Written task
Print exactly the part opening with the line containing "What bpy script" and closing with the line containing "OFF_LINE = np.array((0.05, 0.03, 0.01))", with both of those lines included.
[START]
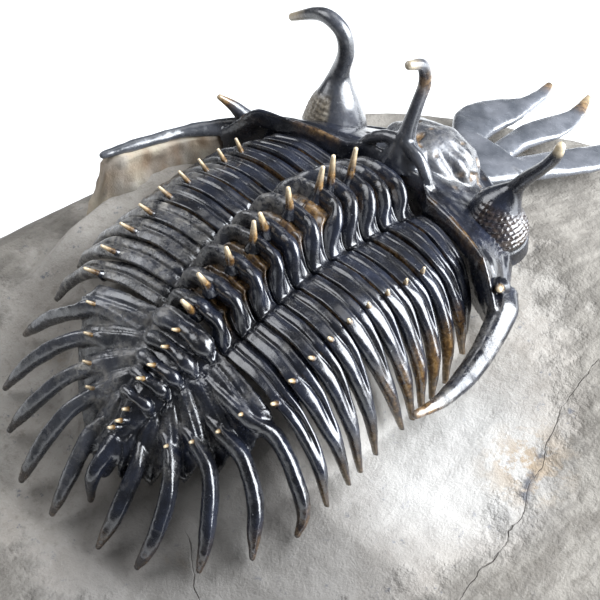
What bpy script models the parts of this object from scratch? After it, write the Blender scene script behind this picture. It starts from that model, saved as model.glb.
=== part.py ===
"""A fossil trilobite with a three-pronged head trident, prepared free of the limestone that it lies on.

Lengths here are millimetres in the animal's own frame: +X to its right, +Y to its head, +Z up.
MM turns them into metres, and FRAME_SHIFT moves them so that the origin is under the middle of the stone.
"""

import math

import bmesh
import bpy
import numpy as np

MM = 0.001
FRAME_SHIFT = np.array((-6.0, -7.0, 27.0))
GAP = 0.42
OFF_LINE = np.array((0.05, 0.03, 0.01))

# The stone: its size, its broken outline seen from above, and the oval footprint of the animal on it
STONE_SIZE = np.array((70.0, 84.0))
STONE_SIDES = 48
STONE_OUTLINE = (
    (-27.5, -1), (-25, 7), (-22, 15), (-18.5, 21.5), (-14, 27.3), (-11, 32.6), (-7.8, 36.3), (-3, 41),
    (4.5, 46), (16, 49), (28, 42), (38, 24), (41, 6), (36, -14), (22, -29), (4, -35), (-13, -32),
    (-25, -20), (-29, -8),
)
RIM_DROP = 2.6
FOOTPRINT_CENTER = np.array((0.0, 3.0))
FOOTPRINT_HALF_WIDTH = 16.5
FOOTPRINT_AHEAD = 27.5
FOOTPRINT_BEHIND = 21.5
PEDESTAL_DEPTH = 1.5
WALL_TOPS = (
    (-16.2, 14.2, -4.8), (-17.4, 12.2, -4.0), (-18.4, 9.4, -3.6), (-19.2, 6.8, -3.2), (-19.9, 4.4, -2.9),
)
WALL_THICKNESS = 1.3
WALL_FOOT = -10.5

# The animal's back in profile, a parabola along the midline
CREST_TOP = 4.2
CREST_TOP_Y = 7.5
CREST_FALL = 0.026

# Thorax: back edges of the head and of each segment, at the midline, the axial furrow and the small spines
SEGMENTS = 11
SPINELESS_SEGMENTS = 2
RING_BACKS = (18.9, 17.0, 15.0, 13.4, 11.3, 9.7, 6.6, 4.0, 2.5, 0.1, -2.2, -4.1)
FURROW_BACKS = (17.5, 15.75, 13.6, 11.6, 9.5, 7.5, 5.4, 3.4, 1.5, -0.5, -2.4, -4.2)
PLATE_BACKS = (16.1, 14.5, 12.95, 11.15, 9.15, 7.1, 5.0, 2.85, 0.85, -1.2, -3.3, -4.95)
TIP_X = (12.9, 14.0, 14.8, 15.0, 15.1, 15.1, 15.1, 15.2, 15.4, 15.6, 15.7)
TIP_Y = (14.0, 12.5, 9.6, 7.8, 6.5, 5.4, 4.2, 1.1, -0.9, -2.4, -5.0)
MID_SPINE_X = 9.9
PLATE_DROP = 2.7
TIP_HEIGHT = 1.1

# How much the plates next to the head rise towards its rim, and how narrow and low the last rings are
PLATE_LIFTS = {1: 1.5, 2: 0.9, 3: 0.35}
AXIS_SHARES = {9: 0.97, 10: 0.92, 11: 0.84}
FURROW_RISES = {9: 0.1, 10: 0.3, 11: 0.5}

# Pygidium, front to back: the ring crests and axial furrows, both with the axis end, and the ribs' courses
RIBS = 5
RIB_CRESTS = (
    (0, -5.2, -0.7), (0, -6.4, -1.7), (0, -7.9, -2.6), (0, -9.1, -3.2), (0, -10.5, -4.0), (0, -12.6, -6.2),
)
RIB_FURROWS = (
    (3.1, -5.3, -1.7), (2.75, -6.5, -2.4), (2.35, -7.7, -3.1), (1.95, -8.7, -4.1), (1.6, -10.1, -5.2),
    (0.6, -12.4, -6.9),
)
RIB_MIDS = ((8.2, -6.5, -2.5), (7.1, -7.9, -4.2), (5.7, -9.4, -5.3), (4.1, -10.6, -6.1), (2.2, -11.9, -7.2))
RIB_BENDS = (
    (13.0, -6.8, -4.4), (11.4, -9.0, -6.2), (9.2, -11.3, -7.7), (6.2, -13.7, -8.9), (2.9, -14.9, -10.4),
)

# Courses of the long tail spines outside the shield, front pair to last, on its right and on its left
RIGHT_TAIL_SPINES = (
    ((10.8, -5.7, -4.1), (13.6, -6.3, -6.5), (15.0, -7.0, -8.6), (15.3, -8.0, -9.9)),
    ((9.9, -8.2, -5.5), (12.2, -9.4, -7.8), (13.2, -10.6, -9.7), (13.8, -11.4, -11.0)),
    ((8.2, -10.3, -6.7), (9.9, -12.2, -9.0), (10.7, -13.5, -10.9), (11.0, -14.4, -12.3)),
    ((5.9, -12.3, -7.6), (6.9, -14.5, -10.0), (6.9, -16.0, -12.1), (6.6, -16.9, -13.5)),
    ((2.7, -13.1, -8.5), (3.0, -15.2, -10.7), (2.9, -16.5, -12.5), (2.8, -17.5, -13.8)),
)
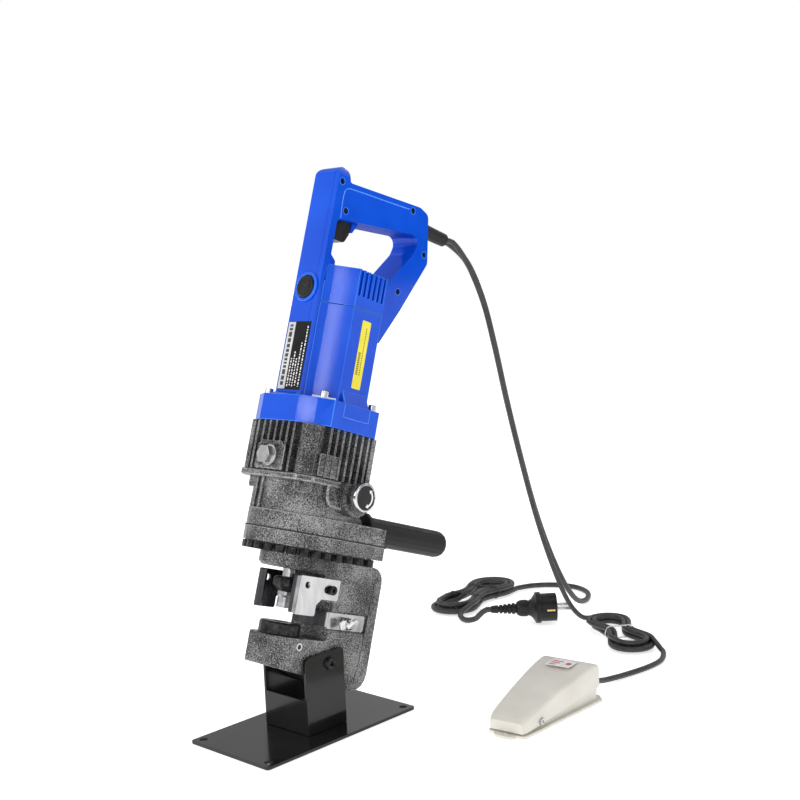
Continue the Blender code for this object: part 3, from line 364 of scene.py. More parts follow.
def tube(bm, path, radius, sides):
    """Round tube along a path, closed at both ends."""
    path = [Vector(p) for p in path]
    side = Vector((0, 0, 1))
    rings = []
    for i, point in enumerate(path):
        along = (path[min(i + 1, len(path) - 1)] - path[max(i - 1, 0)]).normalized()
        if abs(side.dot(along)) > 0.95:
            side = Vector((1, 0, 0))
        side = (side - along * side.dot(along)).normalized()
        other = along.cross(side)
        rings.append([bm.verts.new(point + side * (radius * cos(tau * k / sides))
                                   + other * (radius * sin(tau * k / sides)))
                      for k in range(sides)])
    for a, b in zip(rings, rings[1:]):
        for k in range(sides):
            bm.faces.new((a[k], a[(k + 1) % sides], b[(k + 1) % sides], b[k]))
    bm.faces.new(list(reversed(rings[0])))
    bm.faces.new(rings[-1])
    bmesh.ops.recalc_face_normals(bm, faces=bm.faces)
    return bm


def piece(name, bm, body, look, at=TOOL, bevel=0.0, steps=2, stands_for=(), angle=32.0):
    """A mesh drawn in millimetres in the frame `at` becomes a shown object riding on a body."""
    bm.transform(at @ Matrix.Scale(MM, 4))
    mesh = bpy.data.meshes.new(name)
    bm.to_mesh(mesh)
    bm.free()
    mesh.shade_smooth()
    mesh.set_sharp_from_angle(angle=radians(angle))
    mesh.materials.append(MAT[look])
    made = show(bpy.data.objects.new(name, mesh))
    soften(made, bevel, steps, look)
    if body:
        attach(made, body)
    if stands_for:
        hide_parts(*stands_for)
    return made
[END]
[START]
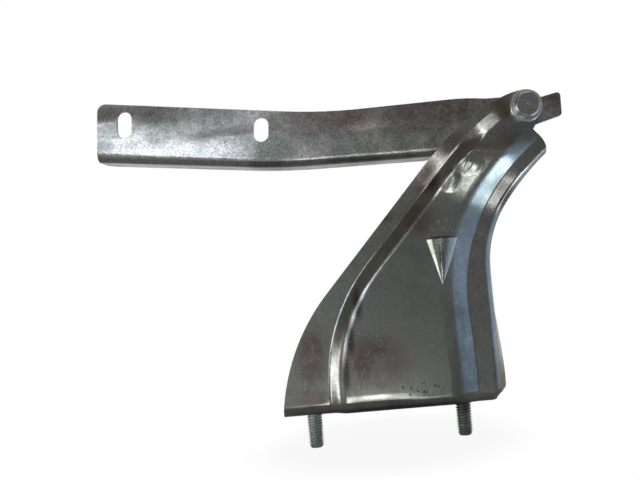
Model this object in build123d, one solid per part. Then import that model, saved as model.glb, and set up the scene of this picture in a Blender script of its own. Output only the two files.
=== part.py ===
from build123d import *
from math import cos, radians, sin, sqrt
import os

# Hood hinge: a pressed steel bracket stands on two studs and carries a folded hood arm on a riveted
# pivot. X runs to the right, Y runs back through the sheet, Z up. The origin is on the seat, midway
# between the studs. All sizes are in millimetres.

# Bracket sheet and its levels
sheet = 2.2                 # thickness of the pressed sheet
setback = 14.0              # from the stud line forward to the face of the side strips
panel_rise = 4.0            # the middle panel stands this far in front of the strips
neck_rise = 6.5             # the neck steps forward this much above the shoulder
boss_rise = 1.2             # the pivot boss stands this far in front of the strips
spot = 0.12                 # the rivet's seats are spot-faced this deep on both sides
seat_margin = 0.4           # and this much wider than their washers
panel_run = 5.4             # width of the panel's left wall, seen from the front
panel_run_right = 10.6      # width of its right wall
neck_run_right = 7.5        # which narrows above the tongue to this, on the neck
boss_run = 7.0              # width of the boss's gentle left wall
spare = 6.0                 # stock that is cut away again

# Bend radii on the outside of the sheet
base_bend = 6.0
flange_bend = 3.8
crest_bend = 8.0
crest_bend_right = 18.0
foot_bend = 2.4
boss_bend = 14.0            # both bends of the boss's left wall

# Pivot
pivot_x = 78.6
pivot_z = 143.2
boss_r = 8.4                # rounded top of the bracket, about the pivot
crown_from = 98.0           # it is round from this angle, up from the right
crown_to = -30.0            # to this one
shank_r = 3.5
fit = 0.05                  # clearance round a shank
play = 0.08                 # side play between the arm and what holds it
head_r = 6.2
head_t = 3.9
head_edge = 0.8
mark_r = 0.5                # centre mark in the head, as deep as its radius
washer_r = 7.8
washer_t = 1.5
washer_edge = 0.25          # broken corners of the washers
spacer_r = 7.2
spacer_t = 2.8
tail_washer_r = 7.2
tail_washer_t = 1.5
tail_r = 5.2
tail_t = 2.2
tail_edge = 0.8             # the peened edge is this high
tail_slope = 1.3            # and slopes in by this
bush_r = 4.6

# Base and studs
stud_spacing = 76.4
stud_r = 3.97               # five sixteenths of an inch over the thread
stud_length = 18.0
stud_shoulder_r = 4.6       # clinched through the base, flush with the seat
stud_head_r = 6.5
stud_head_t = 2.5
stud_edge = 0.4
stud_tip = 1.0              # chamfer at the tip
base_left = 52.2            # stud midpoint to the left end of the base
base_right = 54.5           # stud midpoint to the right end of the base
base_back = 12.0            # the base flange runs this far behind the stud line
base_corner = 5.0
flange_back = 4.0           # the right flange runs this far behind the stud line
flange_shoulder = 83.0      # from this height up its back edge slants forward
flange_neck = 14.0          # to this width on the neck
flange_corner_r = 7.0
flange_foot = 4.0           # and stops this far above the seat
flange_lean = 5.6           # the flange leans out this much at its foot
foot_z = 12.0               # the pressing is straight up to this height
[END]
The response
What bpy script models the parts of this object from scratch? After it, write the Blender scene script behind this picture. It starts from that model, saved as model.glb.
=== part.py ===
"""A fossil trilobite with a three-pronged head trident, prepared free of the limestone that it lies on.

Lengths here are millimetres in the animal's own frame: +X to its right, +Y to its head, +Z up.
MM turns them into metres, and FRAME_SHIFT moves them so that the origin is under the middle of the stone.
"""

import math

import bmesh
import bpy
import numpy as np

MM = 0.001
FRAME_SHIFT = np.array((-6.0, -7.0, 27.0))
GAP = 0.42
OFF_LINE = np.array((0.05, 0.03, 0.01))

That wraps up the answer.